22853179_10214866529315519_4127704661167700998_n.jpg        Two Rivers Rainbow, OM Center Community Mural Omaha NE, Roxanne Wach and Sandy Aquila, Oct 2017, 12'x52''

 Two Rivers Rainbow

 

This mural is inspired by the Aboriginal Spiritual Law teachings of the Rainbow Serpent who brought water, created the rivers, carved out the land and gave birth to all living things.

For Omaha NE, the Rainbow Serpent is represented by the confluence of two mighty rivers, the Missouri and the Platte. Rainbow changes his headdress as he creates the world’s diverse landscapes. The Missouri headdress is the Aboriginal Rainbow symbol, the black-headed python, with buffalo in his belly, as it moves down through the Dakotas. This symbol supports the Standing Rock nation in their quest to protect their sacred water. The Platte headdress is a Sandhill Crane, a relative of the Australian dancing bird, the Brolga, with the sacred Ponca corn in his belly. The dots throughout the mural represent the life giving rain and all living beings that drink and are made of the water.
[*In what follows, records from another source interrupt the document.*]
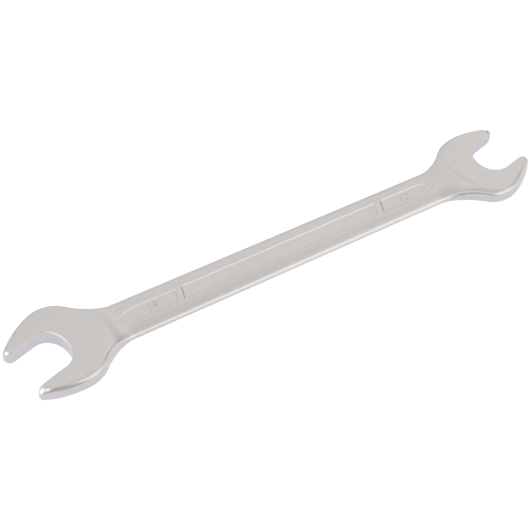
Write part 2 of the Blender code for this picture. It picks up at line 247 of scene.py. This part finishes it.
# A rim says what stands on one point of the outline: its place, the height of the upright wall,
# then the bevel's width and top, its slope at the top, its fullness from 0 for a flat bevel to
# about 0.7 for a quarter round, and the setback that moves its top along the jaw as well
Rim = namedtuple("Rim", "place wall width top slope fullness setback")
NO_SETBACK = Vector((0, 0))

# A rung is a line of points across the deck: its two ends, its share of the way along a neck, the
# head it leads to, and the sign of the way that the head's face line bulges, or 0 on the shank
Rung = namedtuple("Rung", "far near share head bulge_sign")


def mix(start, end, share):
    return start + (end - start) * share


def smooth(share):
    share = np.clip(share, 0, 1)
    return share * share * (3 - 2 * share)


def even(steps):
    return [step / steps for step in range(steps + 1)]


def heading(vector):
    return math.atan2(vector.y, vector.x)


def arc(centre, radius, start, end, steps):
    angles = [mix(start, end, share) for share in even(steps)]
    return [centre + Vector((math.cos(angle), math.sin(angle))) * radius for angle in angles]


def clockwise(start, end):
    """The angle end, less the whole turns that put it clockwise of start."""
    return start - (start - end) % (2 * math.pi)


def side_arcs(head, side, jaw_angle):
    """The arcs of a head's +Y side, from shank to jaw: the neck, the back, the prong, the nose."""
    back = Vector((side.shift, side.half_width - side.back))
    rise = head.shank + side.neck - back.y
    run = math.sqrt((side.back + side.neck) ** 2 - rise ** 2)
    neck = Vector((back.x - run, head.shank + side.neck))
    nose = Vector((side.reach - side.nose, head.gap / 2 + side.nose))
    nose.rotate(Matrix.Rotation(jaw_angle, 2))
    span = nose - back
    to_back = side.prong - side.back
    to_nose = side.prong - side.nose
    along = (to_back ** 2 - to_nose ** 2 + span.length_squared) / (2 * span.length)
    across = math.copysign(math.sqrt(to_back ** 2 - along ** 2), to_back)
    ahead = span.normalized()
    prong = back + ahead * along + Vector((ahead.y, -ahead.x)) * across

    leave_neck = heading(neck - back)
    leave_back = clockwise(leave_neck, heading((back - prong) * to_back))
    leave_prong = clockwise(leave_back, heading(nose - prong))
    leave_nose = clockwise(leave_prong, jaw_angle - math.pi / 2)
    return (
        arc(neck, side.neck, -math.pi / 2, heading(back - neck), NECK_STEPS),
        arc(back, side.back, leave_neck, leave_back, BACK_STEPS),
        arc(prong, side.prong, leave_back, leave_prong, PRONG_STEPS),
        arc(nose, side.nose, leave_prong, leave_nose, NOSE_STEPS),
    )


def neck_rim(head, side, place, share):
    """The rim at a share of the way along a neck, from the shank to the head."""
    face = head.thickness / 2
    rise = smooth(share)
    level = smooth(share / NECK_LEVEL)
    top = mix(SHANK_CROWN, face, rise) - (SHANK_CROWN - SHANK_EDGE) * (1 - level)
    width = mix(SHANK_EDGE_WIDTH, side.neck_bevel, rise)
    shank_slope = (SHANK_CROWN - SHANK_EDGE) * CROWN_POWER / (abs(place.y) - width)
    slope = mix(shank_slope, HEAD_SLOPE, level)
    return Rim(
        place, mix(SHANK_WALL, HEAD_WALL, rise), width, top, slope,
        mix(SHANK_FULLNESS, HEAD_FULLNESS, rise), NO_SETBACK,
    )


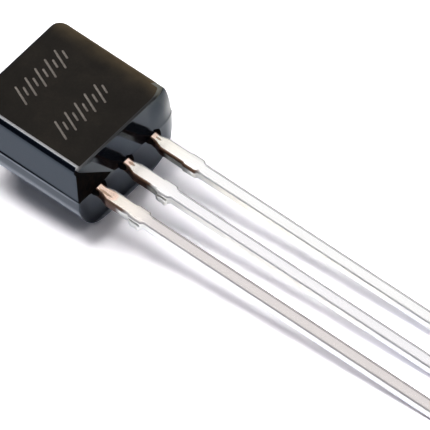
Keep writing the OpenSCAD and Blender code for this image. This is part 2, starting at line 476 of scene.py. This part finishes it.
# ---------------------------------------------------------------- the epoxy body
class Level:
    """One height through the body: half width, plan half width, far-end inset, corner radius, flash."""

    def __init__(self, z, w, plan_w, in_x, corner_r, grow=0.0):
        self.z, self.w, self.plan_w, self.in_x = z, w, plan_w, in_x
        self.corner_r, self.grow = corner_r, grow

    def rim(self, y):
        """Setback of the small rounding where an end face meets the sides and the back."""
        d = self.w - abs(y)
        if self.z < 0:
            d = min(d, BACK_R - math.hypot(y, self.z))
        return round_setback(max(d, 0.0), RIM_R)

    def swell(self, y):
        """How far the front block's end swells between the base lead and its eased corner."""
        t = self.z / FRONT_D
        aside = min(1.0, max(0.0, (y - SWELL_Y) / SWELL_W))
        peak = 27 / 4 * t * t * (1 - t)  # 1 at two thirds of the height
        return END_SWELL * peak * aside * aside * (3 - 2 * aside)

    def near(self, y):
        """Lead-end face: fullest near the parting line, eased towards the base lead's side."""
        past = y - (self.plan_w - EASE_W - EASE_FLARE * max(0.0, self.z) / FRONT_D)
        ease = EASE_R - math.sqrt(EASE_R ** 2 - past ** 2) if past > 0 else 0.0
        if self.z >= 0:
            bulge = END_BULGE * (1 - self.z / FRONT_D) - self.z * END_DRAFT + self.swell(y)
        else:
            bulge = END_BULGE - END_TUCK * (-self.z / BACK_R) ** 5
        return bulge - round_setback(FRONT_D - self.z, NEAR_EDGE_R) - ease - self.rim(y)

    def far(self, y):
        """Closed end."""
        past = abs(y) - (self.plan_w - self.corner_r)
        r = self.corner_r
        corner = r - math.sqrt(max(0.0, r * r - past * past)) if past > 0 else 0.0
        return -BODY_L + self.in_x + corner + 0.5 * self.rim(y) - self.grow


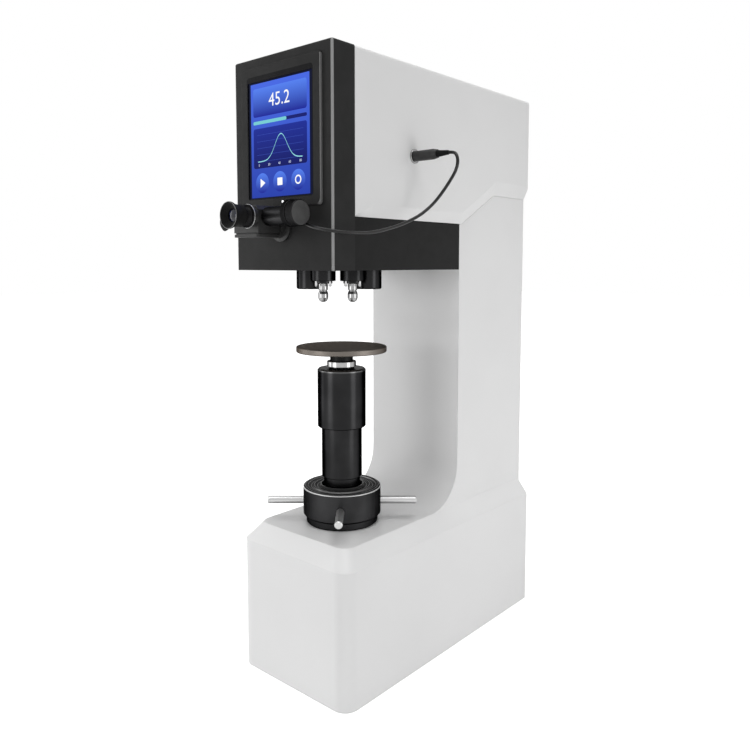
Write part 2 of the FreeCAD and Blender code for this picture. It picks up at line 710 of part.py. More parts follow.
shaft = piece("turret_shaft", s.turret_x, s.turret_y)
revolve(shaft, [(0, s.disc_top), (s.turret_shaft_radius + 4, s.disc_top),
                (s.turret_shaft_radius + 4, s.arm_bottom - 0.3), (s.turret_shaft_radius, s.arm_bottom - 0.3),
                (s.turret_shaft_radius, s.arm_top + 0.4), (s.turret_shaft_radius + 3, s.arm_top + 0.4),
                (s.turret_shaft_radius + 3, s.turret_shaft_top), (0, s.turret_shaft_top)])

turret_bush = piece("turret_bearing", s.turret_x, s.turret_y)
revolve(turret_bush, box(s.turret_shaft_radius + s.fit_gap, s.arm_bottom, bearing_radius, s.arm_top))

turret_drive = piece("turret_motor", s.turret_x, s.turret_y)
cup = s.turret_shaft_radius + 5
revolve(turret_drive, [(cup, s.arm_top), (cup + 3.5, s.arm_top), (cup + 3.5, s.turret_shaft_top + 6),
                       (cup + 2, s.turret_shaft_top + 6), (cup + 2, s.turret_shaft_top + 48),
                       (0, s.turret_shaft_top + 48), (0, s.turret_shaft_top + 1),
                       (cup, s.turret_shaft_top + 1)])

for side in ("left", "right"):
    x, y = station[side]
    holder = piece(f"indenter_holder_{side}", x, y)
    revolve(holder, [(s.plunger_radius + s.fit_gap, s.holder_bottom), (s.holder_radius - 5, s.holder_bottom),
                     (s.holder_radius - 4.4, s.holder_bottom + 0.6), (s.holder_radius - 4.4, s.holder_step),
                     (s.holder_radius - 0.8, s.holder_step), (s.holder_radius, s.holder_step + 0.8),
                     (s.holder_radius, flange_top), (stud_radius, flange_top),
                     (stud_radius, s.disc_bottom), (s.plunger_radius + s.fit_gap, s.disc_bottom)])
    indenter = piece(f"indenter_{side}", x, y)
    nose_top = s.holder_bottom - 0.5
    revolve(indenter, [(0, s.nose_tip), (2.5, s.nose_tip), (s.nose_radius - 1.6, s.nose_tip + 1.6),
                       (s.nose_radius, s.nose_tip + 5.5), (s.nose_radius, s.nose_tip + 10.5),
                       (s.nose_radius - 0.8, s.nose_tip + 13.6), (s.nose_radius - 1.7, s.nose_tip + 14.4),
                       (s.nose_radius - 1.7, s.nose_tip + 15.2), (s.nose_radius - 0.5, s.nose_tip + 16),
                       (s.nose_radius - 0.5, nose_top), (s.plunger_radius, nose_top),
                       (s.plunger_radius, s.plunger_top - 0.5), (s.plunger_radius - 0.5, s.plunger_top),
                       (0, s.plunger_top)])

for side in ("rear", "side"):
    x, y = station[side]
    objective = piece(f"objective_{side}", x, y)
    revolve(objective, [(5, s.objective_bottom + 1.5), (9, s.objective_bottom),
                        (s.objective_radius - 1.5, s.objective_bottom),
                        (s.objective_radius, s.objective_bottom + 1.5),
                        (s.objective_radius, flange_top), (stud_radius, flange_top),
                        (stud_radius, s.disc_bottom), (5, s.disc_bottom)])

lenses = []
for side in ("rear", "side"):
    x, y = station[side]
    low = NUMBERS["objective_bottom"] + 3
    lens = Part.makeCylinder(5, 4, Vector(0, 0, low))
    ball = Part.makeSphere(12, Vector(0, 0, low + 12))
    lenses.append((lens.common(ball), Placement(Vector(x.number, y.number, 0), Rotation())))
group("objective_lenses", lenses)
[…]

The black night sky is filled with stars, the campfires of all our grandparents, looking down on us all, reminding us to care for our land, our Mother, painted in red. The major white circles are the ancestors of our artists. The Aboriginal symbol for Meeting Place with an OM inside, represents our OM Center and OMaha. There are Cottonwood trees lining the Platte, holding Star Children in their branches in honor of American Indian story and culture. The green and gold grasses of the prairie sea are waving with two spiritual protectors amongst the blades. In Aboriginal Law, the figures are also Star Children or Lightning Babies, who have come from the sky and live in the billabongs, springs or ponds, eating the green algae, their first food before they move inland to choose their parents. The handprints are those of the artists who created the mural.

This mural was designed by Omaha artist Roxanne Wach in collaboration with OM artist in resident “Jalala” Paul Taylor and painted by Sandy Aquila’s wonderful OM community. This painting celebrates our beautiful land, teaches us to “Care for Country”, and our life giving water.